“Ése hombre,
que ha filmado el miedo mejor que nadie,
es a su vez un miedoso.”
(Francois Truffaut: “El cine según
Hitchcock”)
Enfrente de mi casa hay
un hombre que me mira. El tipo no deja de mirarme, sentado inmóvil frente a su
ventana. Se diría que, desde hace por lo menos una semana, no hace otra cosa más que mirarme.
Está allí todo el tiempo, día y noche, imperturbable, tal vez postrado.
Claro que yo
podría, sencillamente, cerrar las cortinas y olvidarme del mirón, pero la
verdad es que no quiero darle el gusto.

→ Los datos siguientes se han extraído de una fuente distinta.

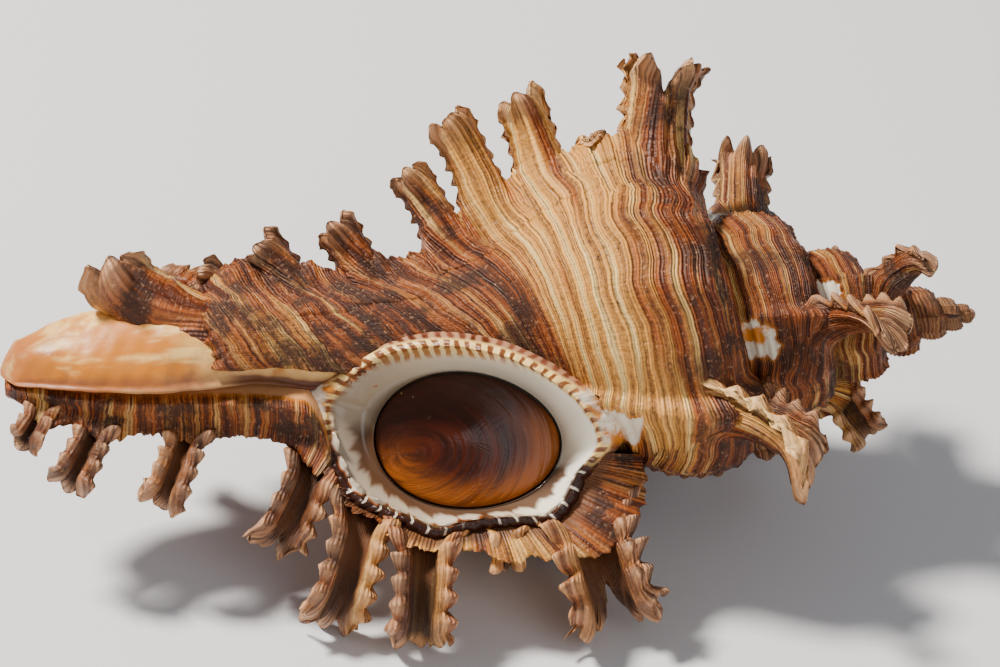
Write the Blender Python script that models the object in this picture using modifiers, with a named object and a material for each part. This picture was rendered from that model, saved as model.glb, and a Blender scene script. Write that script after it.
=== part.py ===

Al comienzo, preferí moverme en penumbras, como un delincuente.
Hacer como que no lo veía, arrodillarme y gatear bajo el marco de la ventana
cada vez que tenía que ir al baño o a la cocina. A mi mujer ni le hablé del tema,
no valía la pena. ¿Para qué contarle? ¿Para aguantarme una vez más sus burlas,
su media sonrisa de superioridad, su taconear prepotente rumbo a la puerta, su
saludo displicente antes de salir? Así que me pasé todos estos días aparentando
normalidad, pero sintiendo en la piel, como una herida, la insolencia de esa
mirada.
Anoche
me invadió una idea perturbadora: esta historia ya había sucedido, yo la había
vivido. O tal vez la había oído, vaya a saber de boca de quién. ¿Pero dónde? No
podía recordarlo. Tentando mi suerte, volví a fumar frente a la ventana como de
costumbre, busqué los discos de mis conciertos preferidos y los escuché a todo
volumen, traje los prismáticos y me dediqué a observarlo. El tipo parecía tener
un yeso en el brazo. Tal vez, también uno en la pierna. Y no sólo me observaba,
también me estaba fotografiando con una de esas cámaras profesionales. En un
arrebato de coraje, de indignada estupidez, me bajé los pantalones y le mostré
el culo. Pero él siguió allí toda la noche, la cámara firme entre las manos,
tenaz en su afiebrada obsesión.
¿Cómo era esa
historia cuyas remembranzas batían oleadas de imágenes esquivas en mi mente?
¿Cómo terminaba? Busqué respuestas en los libros, en las computadoras, hasta en
mi memoria, mientras rumiaba mis ganas de mirarlo con todos sus yesos y sus
cámaras, de insultarlo. Para ser sincero, mis ganas de matarlo. A la hora de la
cena, mi mujer salió desnuda del baño, se secó despacio frente a la ventana, se
perfumó, se calzó su vestido rojo y se encaminó una vez más taconeando hacia la
puerta, deslizando al pasar su media sonrisa. Y ahí fue que sucedió, en apenas
un instante que pareció disolver el tiempo en el aire. El nombre de la película
no pude recordarlo, pero sí la trama de todo lo que iba a suceder de allí en
más, hasta el inevitable final. Y, en la medida de mis posibilidades, decidí
superponer la historia que tenía entre manos con la que el recuerdo,
implacable, ahora me devolvía, oscuramente consciente de que no había otra
salida.
Ha llegado el
momento: ahora me toca actuar a mí, es necesario que suceda lo que debe
suceder. Ya entregado a mi destino, corro adelantándome a los taconeos
desdeñosos, cierro la puerta con llave, vuelvo a subir la música para que él no
tenga forma de escuchar los gritos, busco la cuchilla en la cocina y la pala en
el desván. Comienza entonces mi escena más notable, esa en la que por fin tomo la cuchilla
con mano firme, avanzo amenazante hasta arrinconar a mi mujer contra la pared
del dormitorio, y todo lo demás que ya se sabe, sustrayendo de todas las
miradas eso que ellas, precisamente, más ferozmente anhelan.
Como el otro
debe permanecer aún allá enfrente, su estúpida mirada clavada en mí, me armo de
paciencia. Ya se irá a dormir, solo necesito un poco de tiempo para salir al
jardín y enterrar el cadáver junto al cantero donde, tarde o temprano, algún
indiscreto perro del vecindario habrá finalmente de encontrarlo.